(Set exercise): Line by line, reproduce exactly the beginning of the listing below, ending with the line that contains "numbers and pictograms" and adding nothing.

(Collected material):

------------

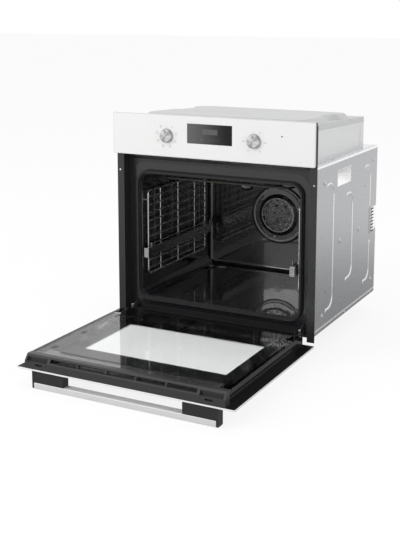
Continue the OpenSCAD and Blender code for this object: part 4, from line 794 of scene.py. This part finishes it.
def dial_marks(finishes):
    """Ticks, numbers and pictograms screen-printed round the two knobs."""
    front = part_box("control_glass")[0].y - INK
    for name in ("left", "right"):
        low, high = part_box("knob_" + name)
        x, z = (low.x + high.x) / 2, (low.z + high.z) / 2
        ticks = [(around(x, z, 0, TOP_TICK[0]), around(x, z, 0, TOP_TICK[1]))]
        parts = [strokes(ticks, LINE, front, INK)]
        if name == "right":
            for text, degrees, radius in NUMBERS:
                parts.append(numerals(text, *around(x, z, degrees, radius), NUMERAL_SIZE, front, INK))
                tick = (around(x, z, degrees, SIZE_TICK[0]), around(x, z, degrees, SIZE_TICK[1]))
                parts.append(strokes([tick], LINE, front, INK))
        else:
            for i, kind in enumerate(FUNCTIONS):
                place = around(x, z, FIRST_FUNCTION + i * FUNCTION_STEP, FUNCTION_RADIUS)
                parts.append(strokes(symbol(kind, *place), LINE * 0.8, front, INK))
        put_mesh("dial_marks_" + name, *gather(parts), finishes["dark_ink"], "oven", "white_glass")


def knob_pointers(finishes):
    """A short dark line on each knob's face, from 10.5 mm to 15 mm out, that shows where it points."""
    for name in ("left", "right"):
        low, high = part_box("knob_" + name)
        x, z, front = (low.x + high.x) / 2, (low.z + high.z) / 2, low.y
        line = [(around(x, z, 0, POINTER[0]), around(x, z, 0, POINTER[1]))]
        bar = strokes(line, POINTER_WIDTH, front - INK / 2, INK)
        put_mesh("knob_pointer_" + name, *bar, finishes["knob_ink"], "knob_" + name, "knob_steel")


def touch_marks(finishes):
    """Small touch-key signs under the display window: a clock, a minus, a plus and a bell-shaped arc."""
    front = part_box("display_module")[0].y - INK / 2
    z = TOUCH_Z
    hands = [((-0.023, z), (-0.023, z + 0.0012)), ((-0.023, z), (-0.022, z))]
    clock = ring_lines(-0.023, z, 0.0016, 10) + hands
    minus = [((-0.0015, z), (0.0015, z))]
    plus = [((0.0110, z), (0.0140, z)), ((0.0125, z - 0.0015), (0.0125, z + 0.0015))]
    bell = ring_lines(0.0250, z, 0.0015, 8, 0.0, math.pi) + [((0.0230, z), (0.0270, z))]
    signs = strokes(clock + minus + plus + bell, TOUCH_LINE, front, INK)
    put_mesh("touch_marks", *signs, finishes["pale_ink"], "oven", "display")


WINDOW_X, WINDOW_Y = (-0.218, 0.188), (-0.295, -0.070)          # the door window, with the door open
PANE_R, FACE_R, WINDOW_R = 0.003, 0.0026, 0.002                 # corner radii of pane, face and window
PRINT_INSET, PRINT_T = 0.0014, 0.00006
WINDOW_GAP = 0.00002


def frame_loops(low, high, half, centre, hole, middle, edge=0.0006):
    """Section of a flat plate with a window, as loops: outer rounded edge, top face, hole wall and underside.
    half and centre belong to the plate, hole and middle to its window."""
    face = half - edge
    return [(*half, PANE_R, low + edge, centre), (*half, PANE_R, high - edge, centre),
            (*face, FACE_R, high, centre), (*hole, WINDOW_R, high, middle),
            (*hole, WINDOW_R, low, middle), (*face, FACE_R, low, centre)]


def outer_pane(finishes):
    """The door's outer pane: white back-painted glass, a black print on its inside and the clear window."""
    low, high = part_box("door_glass_outer")
    half = np.array([(high.x - low.x) / 2, (high.y - low.y) / 2])
    centre = np.array([(high.x + low.x) / 2, (high.y + low.y) / 2])
    middle = np.array([sum(WINDOW_X) / 2, sum(WINDOW_Y) / 2])
    hole = np.array([(WINDOW_X[1] - WINDOW_X[0]) / 2, (WINDOW_Y[1] - WINDOW_Y[0]) / 2])
    rows = frame_loops(low.z, high.z, half, centre, hole, middle)
    ring = put_mesh("door_outer_glass", *stacked_loops(rows, True), finishes["white_glass"], "door",
                    "white_glass")
    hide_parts("door_glass_outer")
    rows = frame_loops(high.z, high.z + PRINT_T, half - PRINT_INSET, centre, hole, middle, PRINT_T / 4)
    put_mesh("door_outer_print", *stacked_loops(rows, True), finishes["ceramic_print"], "door", "black_paint")
    clear = hole - WINDOW_GAP
    rows = [(*clear, WINDOW_R, low.z, middle), (*clear, WINDOW_R, high.z, middle)]
    pane = put_mesh("door_outer_window", *stacked_loops(rows, False), finishes["coated_glass"], "door",
                    "clear_glass")
    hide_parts("door_glass_outer")


# ---------- studio ----------

AMBIENT = 0.70
LAMP_AIM = (0.0, 0.1, 0.25)
# name, place, size, power and whether gloss mirrors it
LAMPS = (("key", (-2.6, -3.4, 2.6), 2.6, 80.0, False), ("top", (0.2, 0.3, 3.4), 2.8, 12.0, False),
         ("fill", (3.6, -0.6, 1.6), 2.4, 18.0, False), ("spark", (-1.5, -3.2, 1.5), 0.5, 5.0, True))
SHADE_NEAR, SHADE_FAR, SHADE_LEVEL = 0.55, 2.2, 0.35     # painted shade round the object in the floor that gloss mirrors: where it starts to fade, where it is gone, and how dark it is
FLOOR_HALF, FLOOR_DROP = 30.0, 0.001
FLOOR_GLOW, GLOW_SHARE = 1.06, 0.8          # how bright the floor shines, and how much of it isn't shaded


def studio_floor():
    """Pale floor at the lowest point of the part: white where nothing shades it, and it keeps the shadow.
    What gloss mirrors of it has a painted shade round the object.
    """
    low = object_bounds()[0].z - FLOOR_DROP
    corners = [(x * FLOOR_HALF, y * FLOOR_HALF, low) for x, y in ((-1, -1), (1, -1), (1, 1), (-1, 1))]
    mesh = bpy.data.meshes.new("studio_floor")
    mesh.from_pydata(corners, [], [(0, 1, 2, 3)])
    floor = bpy.data.objects.new("studio_floor", mesh)
    bpy.context.scene.collection.objects.link(floor)
    material = bpy.data.materials.new("studio_floor")
    material.use_nodes = True
    material.node_tree.nodes.clear()
    board = Board(material.node_tree)
    seen = seen_ray(board)
    lit = board.add("BsdfDiffuse", Color=(0.8, 0.8, 0.8, 1.0))
    # painted shade: what gloss mirrors of the floor darkens towards the object
    reach = board.add("VectorMath", {"operation": "LENGTH"})
    board.put(reach.inputs[0], board.object_point())
    fall = board.ramp(reach.outputs["Value"], SHADE_NEAR, SHADE_FAR, SHADE_LEVEL, 1.0)
    path = board.add("LightPath").outputs
    mirrored = board.sum("SUBTRACT", path["Is Glossy Ray"], path["Is Transmission Ray"], clamp=True)
    level = board.sum("MULTIPLY_ADD", mirrored, board.sum("SUBTRACT", fall, 1.0), 1.0)
    glow = board.add("Emission", Color=(1.0, 1.0, 1.0, 1.0))
    board.put(glow.inputs["Strength"], board.sum("MULTIPLY", level, FLOOR_GLOW))
    mixed = board.add("MixShader")
    board.put(mixed.inputs[0], board.sum("MULTIPLY", seen, GLOW_SHARE))
    board.put(mixed.inputs[1], lit.outputs[0])
    board.put(mixed.inputs[2], glow.outputs[0])
    board.put(board.add("OutputMaterial").inputs[0], mixed.outputs[0])
    mesh.materials.append(material)
    floor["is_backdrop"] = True


def seen_ray(board):
    """1 for rays from the camera, from gloss and through glass."""
    path = board.add("LightPath").outputs
    straight = board.sum("MAXIMUM", path["Is Camera Ray"], path["Is Glossy Ray"])
    return board.sum("MAXIMUM", straight, path["Is Transmission Ray"])


def studio_light():
    """White surroundings, plain even light, three wide soft lamps that gloss doesn't mirror and a small one
    that it does."""
    world = bpy.data.worlds.new("studio")
    bpy.context.scene.world = world
    world.use_nodes = True
    world.node_tree.nodes.clear()
    board = Board(world.node_tree)
    plain = board.add("Background", Color=(1.0, 1.0, 1.0, 1.0))
    board.put(plain.inputs["Strength"], board.ramp(seen_ray(board), 0.0, 1.0, AMBIENT, 1.0, smooth=False))
    board.put(board.add("OutputWorld").inputs[0], plain.outputs[0])
    for name, spot, size, power, mirrored in LAMPS:
        lamp = bpy.data.lights.new(name, "AREA")
        lamp.size, lamp.energy = size, power
        holder = bpy.data.objects.new(name, lamp)
        away = np.array(spot) - np.array(LAMP_AIM)
        away = away / np.linalg.norm(away)
        right = np.cross([0.0, 0.0, 1.0], away)
        right = right / np.linalg.norm(right)
        turn = np.eye(4)
        turn[:3, 0], turn[:3, 1], turn[:3, 2], turn[:3, 3] = right, np.cross(away, right), away, spot
        holder.matrix_world = Matrix(turn.tolist())
        holder.visible_glossy = mirrored
        bpy.context.scene.collection.objects.link(holder)


# ---------- the scene ----------

set_camera()
finishes = make_finishes()
paint(finishes)
outer_pane(finishes)
dial_marks(finishes)
knob_pointers(finishes)
touch_marks(finishes)
studio_floor()
studio_light()
bpy.context.scene.view_settings.view_transform = "Standard"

------------

(Correct response):
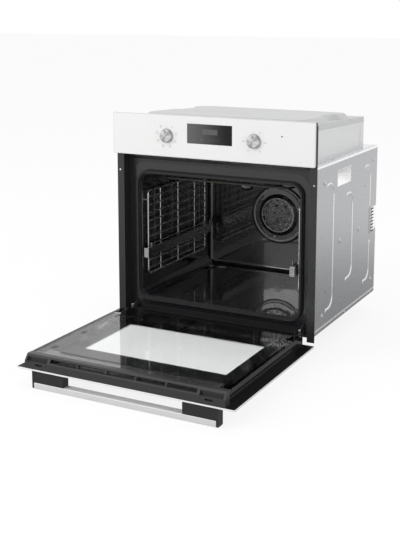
Continue the OpenSCAD and Blender code for this object: part 4, from line 794 of scene.py. This part finishes it.
def dial_marks(finishes):
    """Ticks, numbers and pictograms screen-printed round the two knobs."""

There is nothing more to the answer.